Some people feel seen in a way they have been longing for. There is a softening, they open. They find words to describe what has been buried and unspeakable. This, to me, is what life is meant to be, companionship … walking together through one another’s shame and truth, sitting in honest air with no shame or blame.
Others feel exposed, confronted or threatened in ways they are not prepared for. They experience me as “too much,” “intense,” or “too direct”. I become the confrontation. They turn away, withdraw, or project their discomfort outward. What they often don’t realize is that they are not reacting to me… they are reacting to the part of themselves they are not ready to meet.
Both of these responses are appropriate. But when you carry the ability to see, you also carry the experience of being resisted. When you are a Shadow Walker, you will sometimes be mistaken for the darkness itself.
This is the double-edged sword. The very presence that brings clarity to some will feel dangerous to others. I have had to learn to let both happen without abandoning myself.

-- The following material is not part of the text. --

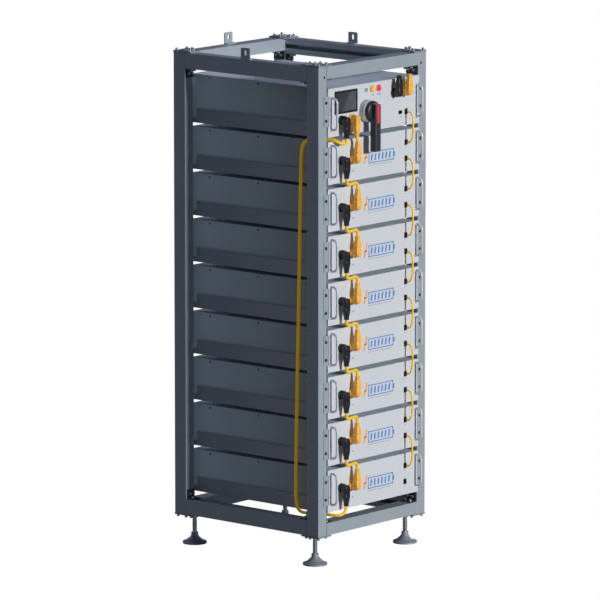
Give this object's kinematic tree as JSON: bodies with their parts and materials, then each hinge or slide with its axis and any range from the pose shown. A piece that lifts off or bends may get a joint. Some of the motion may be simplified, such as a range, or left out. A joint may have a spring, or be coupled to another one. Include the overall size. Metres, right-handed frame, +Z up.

Conclusion: An Integration
In the end, this is not about a title that was given to me. It is about a way of living.
As life unfolds again and again, we are continually asked to integrate what we have pushed away. The shadow is not the enemy. It is the unlived life, our unspoken truths, the emotions we were once too young or too afraid to feel. Integration is not about being perfect; it’s about becoming whole.
My path has taken me through my own shadow enough times that I no longer feel the need to run or hide from it. When I walk alongside others, it is only because I have been there myself. I do not claim authority or special knowledge. What I have is familiarity – and a willingness to turn toward what hurts rather than organizing my life around avoiding it.
To me, being a Shadow Walker simply means this: I believe that who we are… fully, honestly, unedited – is worth meeting. And I believe that the parts we hide are not our downfall, but our doorway to finally being at peace with who we are.